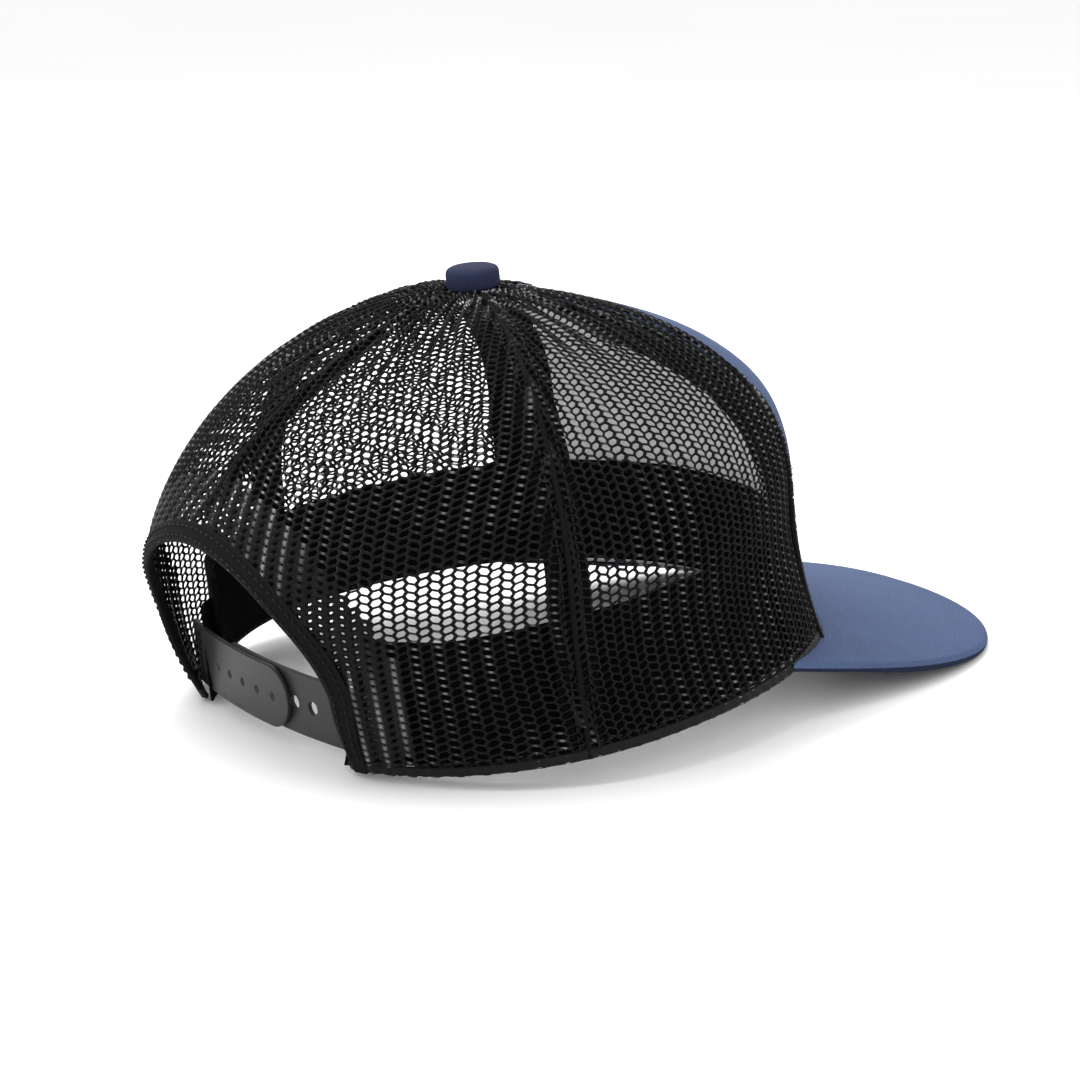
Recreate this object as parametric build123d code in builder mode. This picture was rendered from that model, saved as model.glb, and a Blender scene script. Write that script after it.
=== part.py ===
from build123d import *
import os
from math import atan2, cos, degrees, pi, radians, sin, sqrt

os.makedirs("parts", exist_ok=True)

# Trucker cap standing on a table, millimetres, +Z up.
# The visor points to -Y, the wearer's right is -X, the back opening faces +Y.
# The crown is drawn in its own cap frame, whose Z is the button's axis, and the cap frame is
# pitched about X, because the worn cap stands on its rear rim and on the visor.
# Crown angles are in degrees about the button's axis: 0 is the front, +90 the wearer's right.

PITCH = 5.07                # how far the front is lifted by the visor
PITCH_Y = 90.0              # where the pitched cap frame meets the table
TABLE_LIFT = -0.95          # brings the lowest point of the rim to the table
STAND_Y = 38.36             # centres the whole cap on the origin

HALF_WIDTH = 86.0           # crown at its widest level
FRONT_REACH = 106.0
BACK_REACH = 103.5
BUTTON_Y = -9.5
BELLY_Z = 47.5              # height of the widest level
CROWN_H = 122.0
FRONT_SQUARENESS = 2.14     # plan exponent of the front half, 2 is an ellipse
RIM_NARROWING = {"front": -0.07, "side": -0.11, "back": 0.215}
PROFILE_POWER = {"front": 3.5, "side": 2.1, "back": 1.7}
ROOF_FALL = {"front": 0.35, "back": 0.01}
ROOF_POWER = 1.06
RIM_WAVE = (1.1, -1.2)      # rim height, first and second harmonic around the crown

FRONT_SEAM = 42.4
SIDE_SEAM = 103.0
SEAM_GAP = 0.15             # between neighbouring panels
TOP_HOLE_R = 5.5            # the panels end under the button

COVER_T = 1.0
FOAM_T = 2.0
LINING_T = 0.5
MESH_T = 1.0
TAPE_T = 0.8
FRONT_TAPE_W = 22.0
SEAM_TAPE_W = 12.0
LAYER_GAP = 0.1

BAND_H = 38.0
BAND_T = 1.6
BAND_INSET = 6.2
BAND_LINER_T = 0.6

ARCH_HALF_W = 47.0
ARCH_MID_Z = 26.0
ARCH_RISE = 40.0
ARCH_FOOT_HALF_W = 43.0
BINDING_W = 5.0

VISOR_HALF_W = 82.0
VISOR_ROOT_Y = -66.5        # where the visor is widest
VISOR_REACH = 113.0
VISOR_SQUARENESS = 2.93
VISOR_ROOT_Z = 15.7
VISOR_SLOPE = 0.286
VISOR_CURVE = 11.5          # how far the visor's sides hang below its middle
VISOR_COVER_T = 0.7
VISOR_BOARD_T = 2.2
BOARD_EDGE = 1.5            # the board stops this far inside the covers' seam

BUTTON_R = 8.2
BUTTON_H = 5.6
BUTTON_SEAT_Z = CROWN_H + 0.1
BUTTON_SKIN = 0.7

STRAP_H = 19.5
STRAP_T = 1.4
STRAP_FOOT_Z = 4.5
STRAP_R = 225.0
STRAP_BACK_Y = 77.6         # outer face of the outer strap at the middle of the back
STRAP_GAP = 0.5
HINGE_X = 40.0
HINGE_SLIT = 1.6
ROOT_X = 53.0
PEG_TIP_X = -12.0           # rounded end of the peg strap
HOLE_TIP_X = 31.0           # rounded end of the hole strap
PEG_PITCH = 9.0
PEG_COUNT = 5
PEG_R = 1.5
PEG_L = 3.4
PEG_SEAT = 0.03             # between a peg's flat root and the strap's curved inner face
HOLE_R = 2.1
HOLE_COUNT = 7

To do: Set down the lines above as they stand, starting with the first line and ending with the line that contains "STAND_Y = 38.36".

Finished answer:
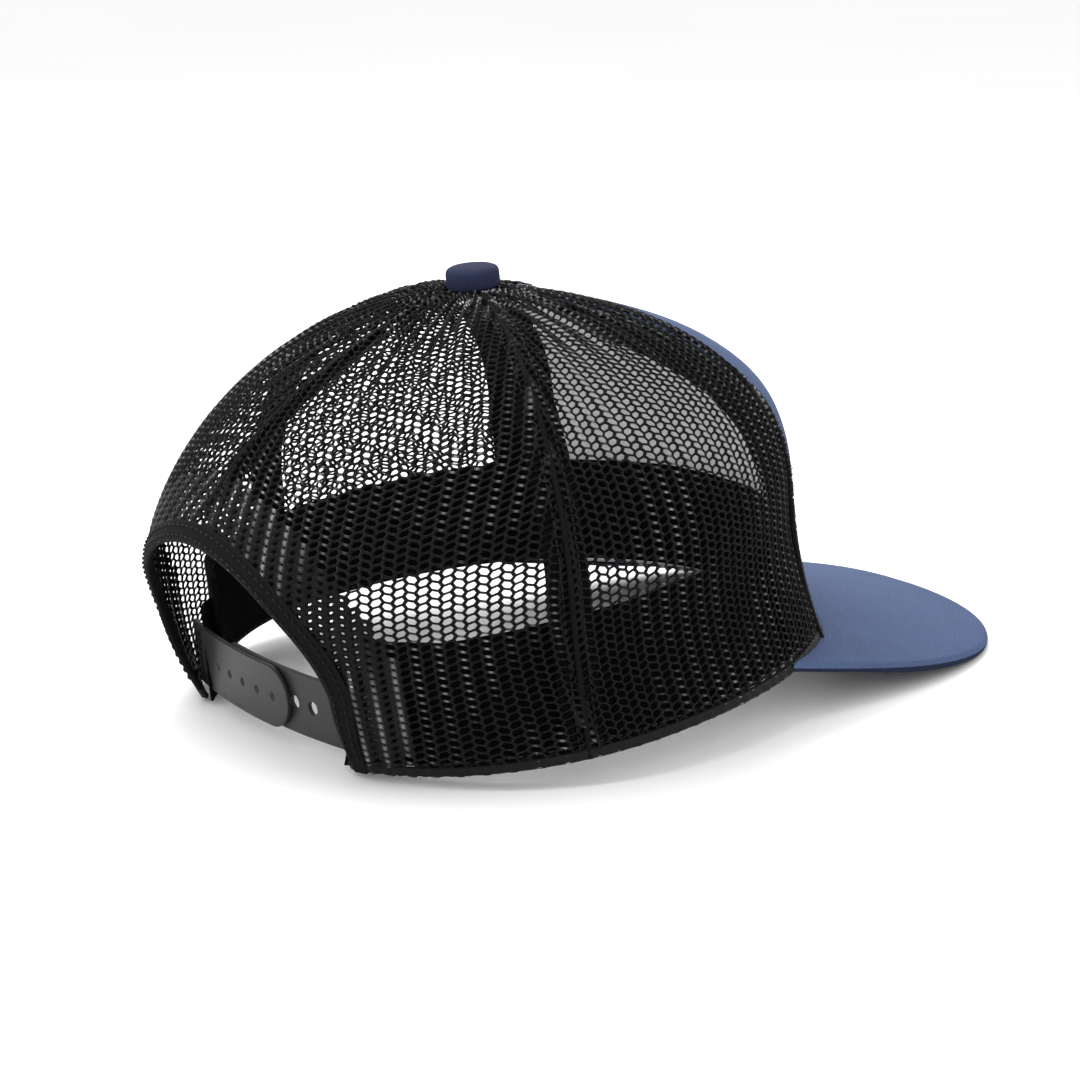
Recreate this object as parametric build123d code in builder mode. This picture was rendered from that model, saved as model.glb, and a Blender scene script. Write that script after it.
=== part.py ===
from build123d import *
import os
from math import atan2, cos, degrees, pi, radians, sin, sqrt

os.makedirs("parts", exist_ok=True)

# Trucker cap standing on a table, millimetres, +Z up.
# The visor points to -Y, the wearer's right is -X, the back opening faces +Y.
# The crown is drawn in its own cap frame, whose Z is the button's axis, and the cap frame is
# pitched about X, because the worn cap stands on its rear rim and on the visor.
# Crown angles are in degrees about the button's axis: 0 is the front, +90 the wearer's right.

PITCH = 5.07                # how far the front is lifted by the visor
PITCH_Y = 90.0              # where the pitched cap frame meets the table
TABLE_LIFT = -0.95          # brings the lowest point of the rim to the table
STAND_Y = 38.36             # centres the whole cap on the origin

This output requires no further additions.